You can learn a lot reading the RBR gameday threads. For example, at some point in the last couple weeks there was a mention of LARP which I had never heard of. A quick Google search later I knew more than I ever wanted to know about Live Action Role Playing. Of course, don't take this to suggest I was surprised by the knowledge of this phenomena, because I'm not that much of an old fogey.
After the first (and second) round of LOLs eased off I gave the whole idea of this a serious thought and that led to one or two interesting insights I thought you guys might find of interest.
To start with, there's not a heck of a lot new about the concept here. Anyone with even a passing knowledge of military reenactments will attest. Civil War reenactments are an increasingly mainstream phenomena with tens of thousands of people participating in the most popular events. And the impending 150th anniversaries of the conflict is sure to accelerate the process.
And the base idea is the same for LARPers; attempt to recreate a given event in real time. So why doesn't anyone ever do this for football games?
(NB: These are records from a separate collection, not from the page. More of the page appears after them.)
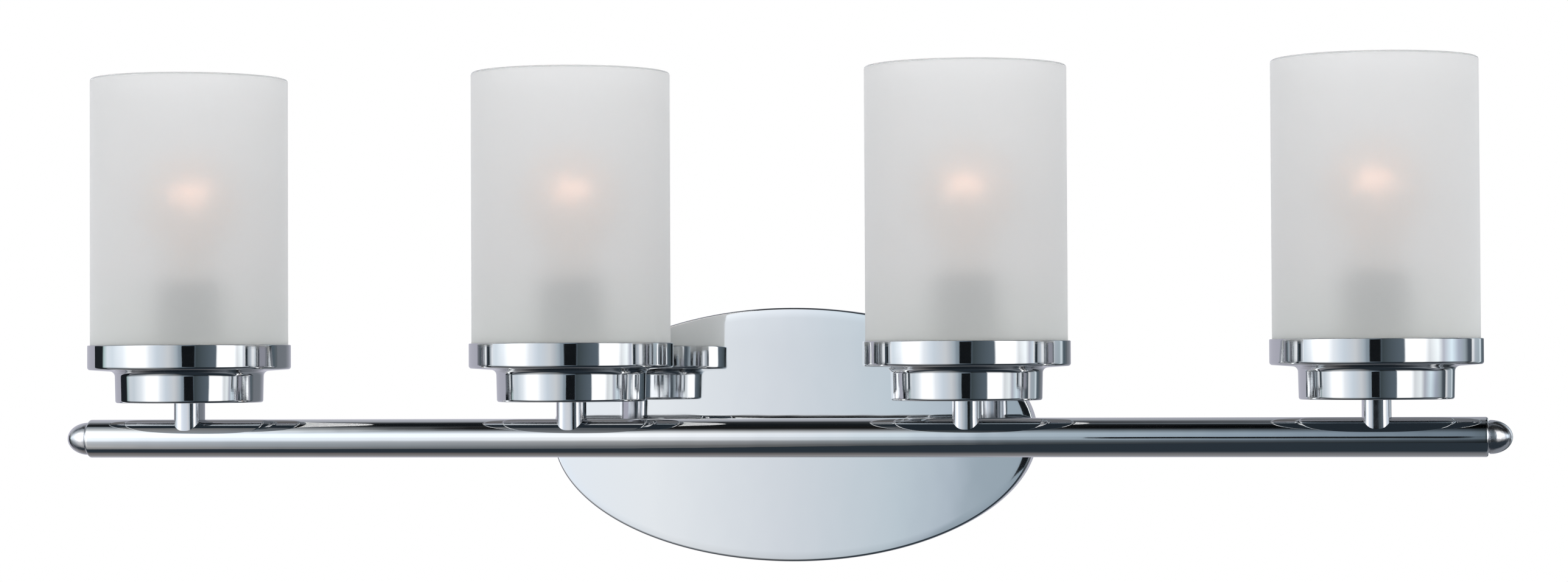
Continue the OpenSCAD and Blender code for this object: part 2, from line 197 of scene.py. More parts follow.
def lathe(name, outline, at, materials, axis=UP, steps=96, warp=None, paint=None, sharp=32):
    """A solid turned from a closed (radius, height) outline about an axis through a point.

    warp(angle, radius, height) gives a new radius; paint(radius, height) gives a face's material."""
    turn = Vector(UP).rotation_difference(Vector(axis)).to_matrix()
    at = Vector(at)
    vertices = []
    rows = []
    for radius, height in outline:
        start = len(vertices)
        if radius < 1e-7:
            rows.append([start] * steps)
            vertices.append(at + turn @ Vector((0, 0, height)))
            continue
        rows.append(list(range(start, start + steps)))
        for k in range(steps):
            angle = TAU * k / steps
            reach = warp(angle, radius, height) if warp else radius
            flat = Vector((reach * math.cos(angle), reach * math.sin(angle), height))
            vertices.append(at + turn @ flat)
    faces = []
    colours = []
    for j, row in enumerate(rows):
        following = rows[(j + 1) % len(rows)]
        (r0, h0), (r1, h1) = outline[j], outline[(j + 1) % len(outline)]
        colour = paint((r0 + r1) / 2, (h0 + h1) / 2) if paint else 0
        for k in range(steps):
            right = (k + 1) % steps
            corners = list(dict.fromkeys((row[k], row[right], following[right], following[k])))
            if len(corners) > 2:
                faces.append(corners)
                colours.append(colour)
    return solid(name, vertices, faces, materials, colours, sharp)


def thread(low, high, pitch, depth, outer):
    """A warp that cuts a screw thread into the outer wall between two heights."""
    def cut(angle, radius, height):
        if radius < outer or not low <= height <= high:
            return radius
        fade = min(1, (height - low) / pitch, (high - height) / pitch)
        wave = 0.5 + 0.5 * math.cos(TAU * height / pitch - angle)
        return radius - depth * fade * (1 - wave)
    return cut


def hexagon(flat, low, high, chamfer):
    """A warp that turns a round blank into a hexagon with chamfered ends between two heights."""
    def cut(angle, radius, height):
        if not low <= height <= high or radius < flat * 0.8:
            return radius
        side = (angle + math.pi / 6) % (math.pi / 3) - math.pi / 6
        corner = flat / math.cos(math.pi / 6)
        limit = corner - chamfer * (1 - min(1, (height - low) / chamfer, (high - height) / chamfer))
        return min(flat / math.cos(side), limit)
    return cut


def drill(piece, holes):
    """Cuts round holes, each given as a point, a direction, a radius and a length."""
    for at, axis, radius, length in holes:
        cutter = lathe("cutter", [(0, 0), (radius, 0), (radius, length), (0, length)], at, (), axis, 48)
        cut = piece.modifiers.new("hole", "BOOLEAN")
        cut.object = cutter
        cut.operation = "DIFFERENCE"
        cut.solver = "EXACT"
        bpy.context.view_layer.update()
        whole = piece.evaluated_get(bpy.context.evaluated_depsgraph_get())
        mesh = bpy.data.meshes.new_from_object(whole)
        piece.modifiers.clear()
        piece.data = mesh
        bpy.data.objects.remove(cutter)
    piece.data.set_sharp_from_angle(angle=math.radians(32))
    return piece


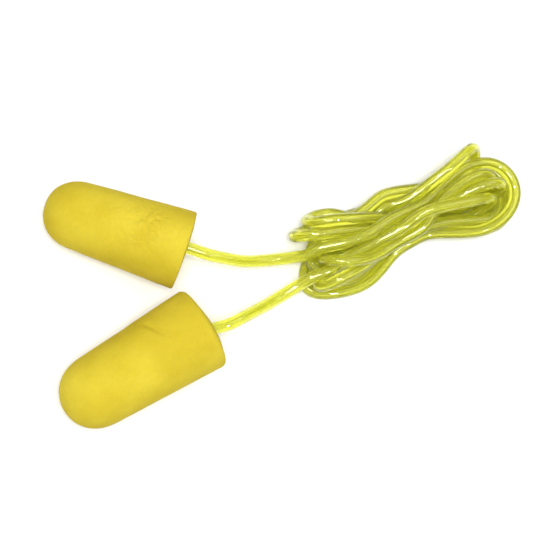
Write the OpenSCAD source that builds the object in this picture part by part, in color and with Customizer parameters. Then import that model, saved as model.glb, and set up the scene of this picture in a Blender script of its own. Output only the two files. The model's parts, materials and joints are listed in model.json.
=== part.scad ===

On the face of it, there seems to be no reason anyone wouldn't particularly in the case of Alabama football. There is a huge amount of interest in historical matchups and an increasing awareness of the period details involved and their importance to the given contests. In many cases the game records are good enough to even get pretty detailed in how to "script" the event.
Imagine putting together an Alabama game on a mock Denny Field from the 1920s. The historical research it would require would almost make the effort worth the hassle (not to mention the fact you could probably charge a pretty penny for folks to watch).
The main thing that keeps something like this from happening is the fact so many great games are available on video formats. Alabama's first commercially televised game was the 1951 Tennessee contest. By the 1960s, nationally televised Crimson Tide games were a pretty regular staple of the season (although teams were allowed only a limited number of appearances). Obviously today the rare game is one you can't find a way to see live.
But prior to that, there is little visual evidence for the contests and we mostly know about them from record books, newspaper accounts and the occasional grainy film clip. And, for many of the earliest contests, the event is rapidly fading from living memory. There would seem to be something of a need for some kind of historical preservation that reenactment enthusiasts cite as a key reason for participating in their hobby.
Think of the games that would be possible: the 1922 victory over John Heisman's Pennsylvania squad, the 1926 Rose Bowl win over Washington or, even better, the 1935 Rose Bowl triumph over Pop Warner's Stanford team (featuring a lanky end from Arkansas who everyone called "Bear"). I'd damn sure love to check out any halfway decent effort at recreating any of those contests.
Bottom line, though, I think the real reason people don't consider re-enactments of sports contests is that we look at them excursively as competition and, as such, only the most recent matchups are the ones that hold any "real" meaning. It's the same logic that fuels the dismissal of any team's achievement prior to this season/game/last play. The point is to constantly improve your performance and thus the achievements of the past are almost ancillary.
And besides, do you know anyone tough enough to portray "Bully" Van der Graff? I sure as hell don't. And even if you do, you are damn sure not going to find them at a LARP.